## Task objective
Exactly the lines from the one containing "Reconstruct the object" through the final line of the listing are to be retyped, and nothing more.

---------------

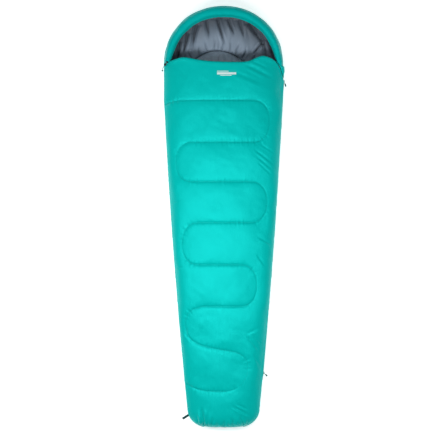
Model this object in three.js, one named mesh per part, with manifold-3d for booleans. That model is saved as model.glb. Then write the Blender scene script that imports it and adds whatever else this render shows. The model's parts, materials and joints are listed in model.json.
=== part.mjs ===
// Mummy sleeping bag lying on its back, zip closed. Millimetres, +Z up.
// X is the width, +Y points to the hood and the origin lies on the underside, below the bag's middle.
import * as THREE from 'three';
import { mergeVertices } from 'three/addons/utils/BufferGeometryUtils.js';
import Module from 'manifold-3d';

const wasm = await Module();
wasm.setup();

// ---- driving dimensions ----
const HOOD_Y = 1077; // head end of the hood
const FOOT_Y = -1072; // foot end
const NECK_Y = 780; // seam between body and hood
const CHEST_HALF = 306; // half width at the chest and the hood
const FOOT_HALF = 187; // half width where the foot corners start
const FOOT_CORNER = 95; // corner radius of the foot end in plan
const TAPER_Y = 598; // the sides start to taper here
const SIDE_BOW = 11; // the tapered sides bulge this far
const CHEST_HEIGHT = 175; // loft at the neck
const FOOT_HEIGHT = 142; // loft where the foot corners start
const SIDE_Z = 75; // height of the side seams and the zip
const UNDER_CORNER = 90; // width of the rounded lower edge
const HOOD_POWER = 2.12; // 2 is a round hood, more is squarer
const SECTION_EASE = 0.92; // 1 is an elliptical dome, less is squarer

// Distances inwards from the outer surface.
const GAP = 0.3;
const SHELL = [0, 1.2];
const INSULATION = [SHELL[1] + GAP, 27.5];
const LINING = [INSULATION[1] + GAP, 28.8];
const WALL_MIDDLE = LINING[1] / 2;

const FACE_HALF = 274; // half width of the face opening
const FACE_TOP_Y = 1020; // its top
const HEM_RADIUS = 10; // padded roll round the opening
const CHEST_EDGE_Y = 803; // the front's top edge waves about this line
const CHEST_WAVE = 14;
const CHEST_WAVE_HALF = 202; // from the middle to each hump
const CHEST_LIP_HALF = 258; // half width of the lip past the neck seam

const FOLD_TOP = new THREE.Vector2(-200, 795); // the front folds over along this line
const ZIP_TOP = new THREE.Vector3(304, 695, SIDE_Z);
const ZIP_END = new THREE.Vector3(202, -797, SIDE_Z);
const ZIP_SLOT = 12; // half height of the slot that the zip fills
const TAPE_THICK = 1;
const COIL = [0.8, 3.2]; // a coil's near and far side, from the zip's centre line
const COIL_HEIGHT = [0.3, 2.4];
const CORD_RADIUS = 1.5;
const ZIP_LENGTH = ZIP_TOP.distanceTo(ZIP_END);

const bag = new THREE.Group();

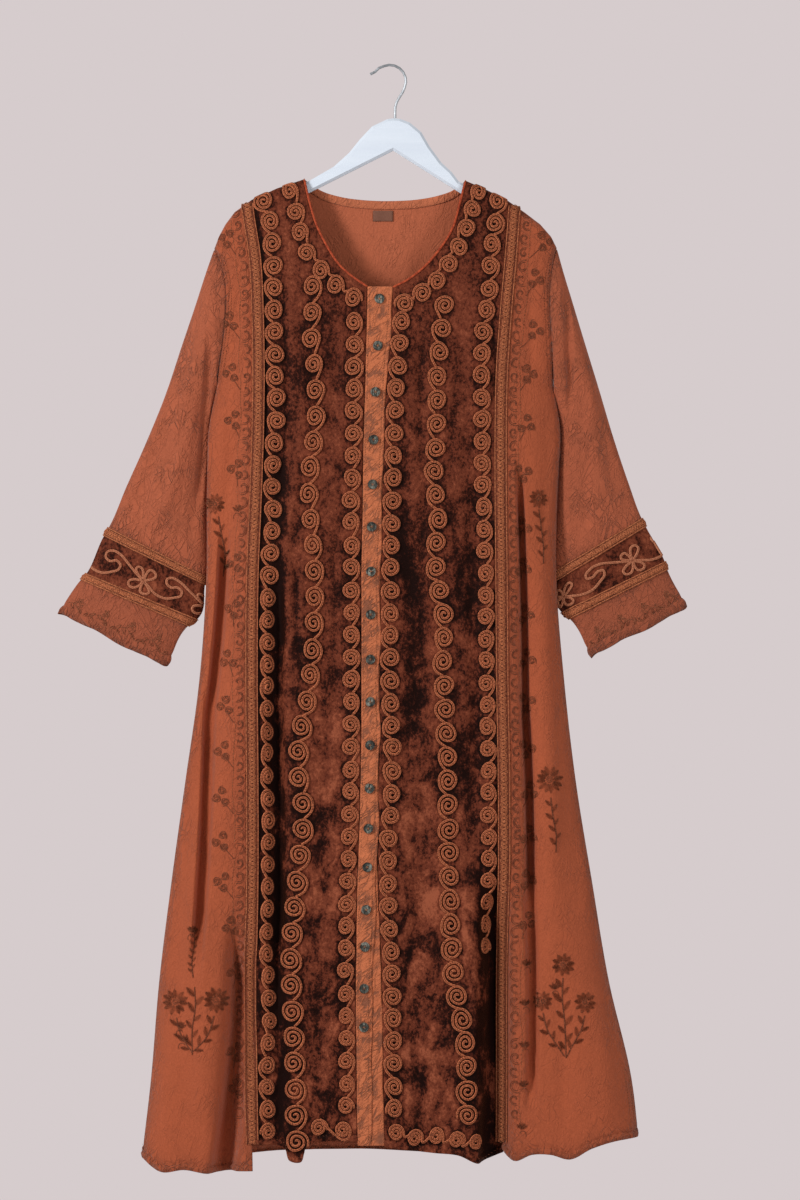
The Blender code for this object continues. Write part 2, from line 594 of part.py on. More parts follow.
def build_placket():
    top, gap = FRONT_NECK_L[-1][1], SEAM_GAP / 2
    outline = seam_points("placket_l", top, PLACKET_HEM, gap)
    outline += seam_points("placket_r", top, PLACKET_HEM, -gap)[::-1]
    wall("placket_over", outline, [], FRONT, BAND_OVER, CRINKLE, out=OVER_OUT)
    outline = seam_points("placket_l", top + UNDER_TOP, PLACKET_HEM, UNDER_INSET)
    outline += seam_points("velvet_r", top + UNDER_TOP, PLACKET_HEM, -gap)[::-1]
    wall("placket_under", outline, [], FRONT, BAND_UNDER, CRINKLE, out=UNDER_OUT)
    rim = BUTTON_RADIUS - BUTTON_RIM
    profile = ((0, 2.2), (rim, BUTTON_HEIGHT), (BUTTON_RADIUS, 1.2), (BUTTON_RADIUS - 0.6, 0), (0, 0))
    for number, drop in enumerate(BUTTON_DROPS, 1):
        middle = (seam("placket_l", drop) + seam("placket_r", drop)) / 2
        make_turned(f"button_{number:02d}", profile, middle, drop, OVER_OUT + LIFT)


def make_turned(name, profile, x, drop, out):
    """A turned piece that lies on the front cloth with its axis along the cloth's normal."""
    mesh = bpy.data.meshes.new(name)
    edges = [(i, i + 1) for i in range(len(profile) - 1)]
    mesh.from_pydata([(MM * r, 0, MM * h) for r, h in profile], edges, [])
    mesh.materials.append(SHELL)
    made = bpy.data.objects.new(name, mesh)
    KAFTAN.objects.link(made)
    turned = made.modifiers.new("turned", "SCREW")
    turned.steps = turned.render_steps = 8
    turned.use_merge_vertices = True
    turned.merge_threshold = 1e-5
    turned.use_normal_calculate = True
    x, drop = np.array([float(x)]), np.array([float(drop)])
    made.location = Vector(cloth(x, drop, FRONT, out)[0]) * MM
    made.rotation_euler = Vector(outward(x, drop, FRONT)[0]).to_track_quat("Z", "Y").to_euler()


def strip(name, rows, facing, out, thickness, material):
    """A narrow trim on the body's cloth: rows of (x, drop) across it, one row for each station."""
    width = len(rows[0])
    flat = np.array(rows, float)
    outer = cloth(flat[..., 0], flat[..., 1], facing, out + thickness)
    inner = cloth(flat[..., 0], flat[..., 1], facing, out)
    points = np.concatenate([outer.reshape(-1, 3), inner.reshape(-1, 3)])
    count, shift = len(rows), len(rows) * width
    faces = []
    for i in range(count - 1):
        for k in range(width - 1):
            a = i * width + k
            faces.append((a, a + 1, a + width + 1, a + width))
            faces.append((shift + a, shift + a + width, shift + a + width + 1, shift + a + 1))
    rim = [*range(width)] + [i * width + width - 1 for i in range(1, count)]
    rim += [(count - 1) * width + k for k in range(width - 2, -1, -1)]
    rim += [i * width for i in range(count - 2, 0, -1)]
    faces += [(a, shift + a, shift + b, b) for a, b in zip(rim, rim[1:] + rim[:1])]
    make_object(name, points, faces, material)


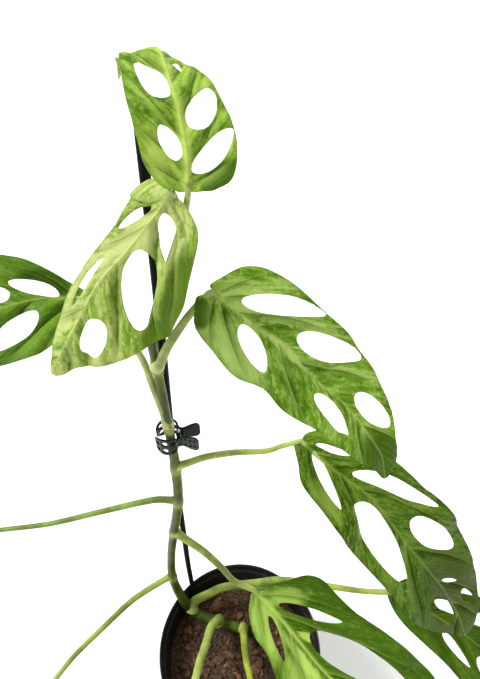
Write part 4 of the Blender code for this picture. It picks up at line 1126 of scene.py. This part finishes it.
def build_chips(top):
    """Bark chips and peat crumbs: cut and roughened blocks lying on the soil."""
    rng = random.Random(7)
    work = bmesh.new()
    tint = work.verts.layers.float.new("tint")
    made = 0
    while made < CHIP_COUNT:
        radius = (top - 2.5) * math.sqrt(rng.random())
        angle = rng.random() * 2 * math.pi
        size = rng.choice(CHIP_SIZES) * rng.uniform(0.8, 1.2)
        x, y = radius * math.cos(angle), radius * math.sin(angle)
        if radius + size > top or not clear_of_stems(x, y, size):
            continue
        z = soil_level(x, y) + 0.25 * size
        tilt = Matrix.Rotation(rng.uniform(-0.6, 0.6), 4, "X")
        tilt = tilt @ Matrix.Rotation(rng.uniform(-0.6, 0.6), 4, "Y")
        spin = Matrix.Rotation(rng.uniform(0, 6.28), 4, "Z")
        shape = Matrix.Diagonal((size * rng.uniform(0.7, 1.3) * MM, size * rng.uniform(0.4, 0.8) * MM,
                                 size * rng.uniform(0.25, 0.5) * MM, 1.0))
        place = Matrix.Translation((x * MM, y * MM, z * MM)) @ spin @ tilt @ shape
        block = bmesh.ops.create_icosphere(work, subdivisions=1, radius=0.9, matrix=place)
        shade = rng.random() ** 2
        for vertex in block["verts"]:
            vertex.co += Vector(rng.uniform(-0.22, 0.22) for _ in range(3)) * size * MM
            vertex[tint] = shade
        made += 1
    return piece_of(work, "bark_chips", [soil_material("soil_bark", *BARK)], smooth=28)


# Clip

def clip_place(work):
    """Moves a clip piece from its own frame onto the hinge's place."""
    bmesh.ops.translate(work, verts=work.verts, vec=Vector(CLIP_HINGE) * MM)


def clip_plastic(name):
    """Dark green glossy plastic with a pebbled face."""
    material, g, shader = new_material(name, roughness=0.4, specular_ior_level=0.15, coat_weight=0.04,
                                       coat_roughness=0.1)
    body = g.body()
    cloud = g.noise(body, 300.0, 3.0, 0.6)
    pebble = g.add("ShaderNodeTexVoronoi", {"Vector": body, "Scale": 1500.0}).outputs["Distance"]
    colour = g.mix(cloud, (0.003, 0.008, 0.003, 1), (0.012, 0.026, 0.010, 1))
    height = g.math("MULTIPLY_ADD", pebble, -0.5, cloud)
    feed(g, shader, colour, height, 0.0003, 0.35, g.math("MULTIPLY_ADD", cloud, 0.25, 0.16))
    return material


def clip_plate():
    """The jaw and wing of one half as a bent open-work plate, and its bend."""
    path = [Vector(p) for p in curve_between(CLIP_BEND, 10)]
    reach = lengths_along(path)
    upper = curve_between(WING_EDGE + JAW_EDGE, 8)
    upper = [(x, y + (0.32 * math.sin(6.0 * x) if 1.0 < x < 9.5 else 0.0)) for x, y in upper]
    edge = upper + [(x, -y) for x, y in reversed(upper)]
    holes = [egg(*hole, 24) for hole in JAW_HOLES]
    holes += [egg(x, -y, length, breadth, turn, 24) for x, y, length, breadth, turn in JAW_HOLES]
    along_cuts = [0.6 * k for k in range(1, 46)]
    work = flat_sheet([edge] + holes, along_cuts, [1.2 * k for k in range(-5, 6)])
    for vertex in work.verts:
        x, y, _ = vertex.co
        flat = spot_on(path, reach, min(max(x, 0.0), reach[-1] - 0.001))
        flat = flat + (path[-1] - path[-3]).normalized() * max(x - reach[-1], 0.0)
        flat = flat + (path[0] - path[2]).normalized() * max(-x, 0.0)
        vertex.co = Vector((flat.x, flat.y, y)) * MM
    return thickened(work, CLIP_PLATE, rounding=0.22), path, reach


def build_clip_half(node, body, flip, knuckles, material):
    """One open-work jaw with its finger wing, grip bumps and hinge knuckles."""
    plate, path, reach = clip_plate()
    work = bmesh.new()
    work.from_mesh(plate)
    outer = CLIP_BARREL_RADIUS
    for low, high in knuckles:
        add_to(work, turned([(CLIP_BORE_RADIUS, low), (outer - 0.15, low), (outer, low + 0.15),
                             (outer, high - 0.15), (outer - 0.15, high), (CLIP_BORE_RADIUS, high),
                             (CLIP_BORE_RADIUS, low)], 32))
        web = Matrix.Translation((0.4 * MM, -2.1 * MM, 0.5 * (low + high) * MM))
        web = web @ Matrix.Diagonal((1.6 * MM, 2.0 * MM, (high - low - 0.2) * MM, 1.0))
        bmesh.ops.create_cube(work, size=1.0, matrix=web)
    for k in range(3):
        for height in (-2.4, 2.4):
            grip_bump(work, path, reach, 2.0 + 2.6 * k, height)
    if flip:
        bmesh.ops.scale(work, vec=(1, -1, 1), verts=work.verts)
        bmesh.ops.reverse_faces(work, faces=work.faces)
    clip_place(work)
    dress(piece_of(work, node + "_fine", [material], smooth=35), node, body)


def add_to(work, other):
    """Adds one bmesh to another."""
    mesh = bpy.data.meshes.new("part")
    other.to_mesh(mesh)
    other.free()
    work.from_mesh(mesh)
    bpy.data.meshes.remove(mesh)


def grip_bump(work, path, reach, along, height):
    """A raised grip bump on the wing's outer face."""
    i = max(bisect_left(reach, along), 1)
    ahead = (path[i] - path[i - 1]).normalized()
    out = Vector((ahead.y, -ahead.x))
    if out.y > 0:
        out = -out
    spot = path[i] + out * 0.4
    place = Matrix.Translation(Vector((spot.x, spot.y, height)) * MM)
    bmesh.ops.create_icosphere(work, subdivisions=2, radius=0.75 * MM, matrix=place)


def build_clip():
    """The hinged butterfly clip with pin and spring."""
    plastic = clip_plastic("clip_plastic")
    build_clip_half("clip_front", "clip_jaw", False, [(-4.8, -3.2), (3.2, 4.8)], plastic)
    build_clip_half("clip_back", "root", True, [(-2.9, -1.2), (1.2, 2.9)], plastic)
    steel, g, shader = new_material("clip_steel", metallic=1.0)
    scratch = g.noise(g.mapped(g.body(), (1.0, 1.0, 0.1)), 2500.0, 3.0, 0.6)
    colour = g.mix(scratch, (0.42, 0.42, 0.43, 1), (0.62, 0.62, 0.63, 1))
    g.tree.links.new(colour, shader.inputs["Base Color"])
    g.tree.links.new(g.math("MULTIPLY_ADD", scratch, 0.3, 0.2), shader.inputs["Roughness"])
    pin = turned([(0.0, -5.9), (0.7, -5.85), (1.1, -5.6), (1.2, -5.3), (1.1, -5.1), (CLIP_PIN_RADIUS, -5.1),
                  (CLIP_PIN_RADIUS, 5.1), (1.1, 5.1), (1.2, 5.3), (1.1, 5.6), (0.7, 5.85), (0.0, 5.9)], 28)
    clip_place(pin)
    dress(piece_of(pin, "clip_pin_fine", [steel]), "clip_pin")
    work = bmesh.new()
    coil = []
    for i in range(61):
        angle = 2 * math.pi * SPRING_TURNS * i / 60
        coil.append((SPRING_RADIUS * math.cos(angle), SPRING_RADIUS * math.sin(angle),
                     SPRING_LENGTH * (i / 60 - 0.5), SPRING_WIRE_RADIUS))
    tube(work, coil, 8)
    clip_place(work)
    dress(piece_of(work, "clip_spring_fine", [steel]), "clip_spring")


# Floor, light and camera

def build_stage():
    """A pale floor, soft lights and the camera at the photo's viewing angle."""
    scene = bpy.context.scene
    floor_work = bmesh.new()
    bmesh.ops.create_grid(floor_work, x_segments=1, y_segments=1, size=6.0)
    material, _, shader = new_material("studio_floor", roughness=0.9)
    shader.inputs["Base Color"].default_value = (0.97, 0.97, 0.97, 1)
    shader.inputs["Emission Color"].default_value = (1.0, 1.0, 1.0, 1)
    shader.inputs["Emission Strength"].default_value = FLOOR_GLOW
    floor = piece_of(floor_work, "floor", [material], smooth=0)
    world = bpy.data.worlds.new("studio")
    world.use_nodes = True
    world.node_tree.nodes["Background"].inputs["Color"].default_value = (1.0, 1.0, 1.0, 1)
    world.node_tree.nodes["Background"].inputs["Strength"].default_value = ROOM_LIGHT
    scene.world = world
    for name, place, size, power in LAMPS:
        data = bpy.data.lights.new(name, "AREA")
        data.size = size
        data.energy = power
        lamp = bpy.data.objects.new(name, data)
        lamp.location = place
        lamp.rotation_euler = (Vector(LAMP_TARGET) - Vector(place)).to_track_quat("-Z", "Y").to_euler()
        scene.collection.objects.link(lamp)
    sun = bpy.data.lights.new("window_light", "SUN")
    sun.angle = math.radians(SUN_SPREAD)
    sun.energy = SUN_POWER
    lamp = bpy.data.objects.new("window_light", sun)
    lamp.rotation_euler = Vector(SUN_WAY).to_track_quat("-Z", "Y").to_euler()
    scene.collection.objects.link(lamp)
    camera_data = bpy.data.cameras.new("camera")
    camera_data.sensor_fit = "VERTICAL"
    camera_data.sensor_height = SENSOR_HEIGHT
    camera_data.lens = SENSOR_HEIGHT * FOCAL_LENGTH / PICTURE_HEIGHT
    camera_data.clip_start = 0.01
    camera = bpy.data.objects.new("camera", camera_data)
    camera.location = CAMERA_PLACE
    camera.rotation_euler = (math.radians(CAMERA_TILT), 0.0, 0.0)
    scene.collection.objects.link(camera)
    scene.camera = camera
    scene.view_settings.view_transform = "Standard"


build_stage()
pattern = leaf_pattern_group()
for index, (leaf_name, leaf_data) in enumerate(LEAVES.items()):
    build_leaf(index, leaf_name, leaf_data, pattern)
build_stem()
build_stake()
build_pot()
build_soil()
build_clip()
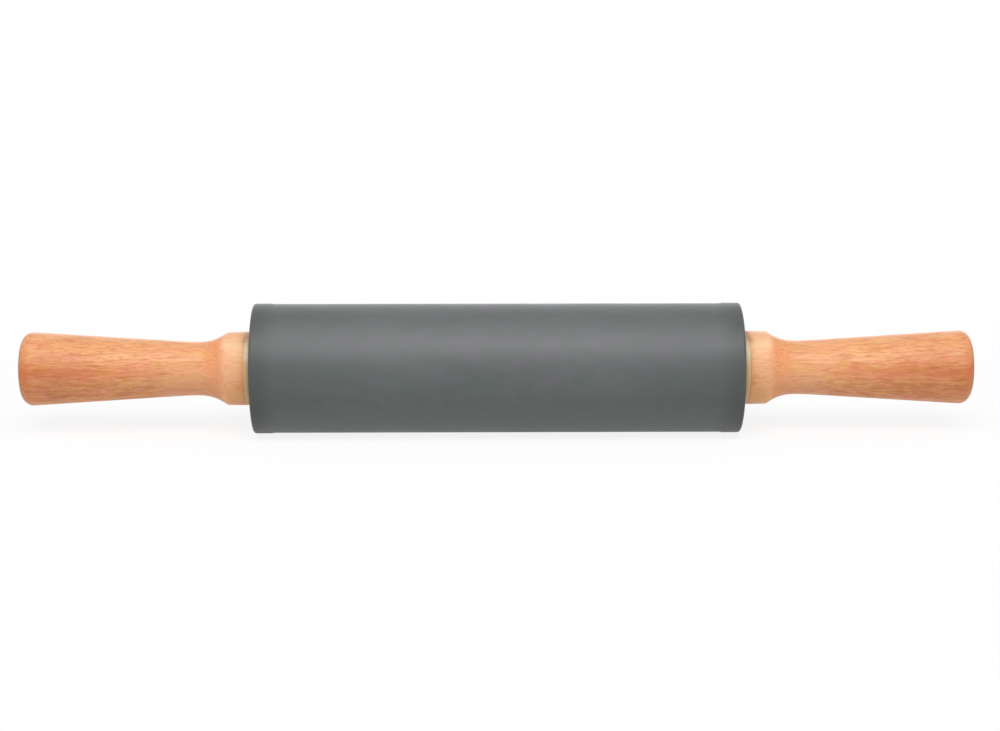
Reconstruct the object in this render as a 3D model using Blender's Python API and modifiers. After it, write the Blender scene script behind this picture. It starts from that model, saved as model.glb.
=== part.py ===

---------------

## Result of the exercise
Reconstruct the object in this render as a 3D model using Blender's Python API and modifiers. After it, write the Blender scene script behind this picture. It starts from that model, saved as model.glb.
=== part.py ===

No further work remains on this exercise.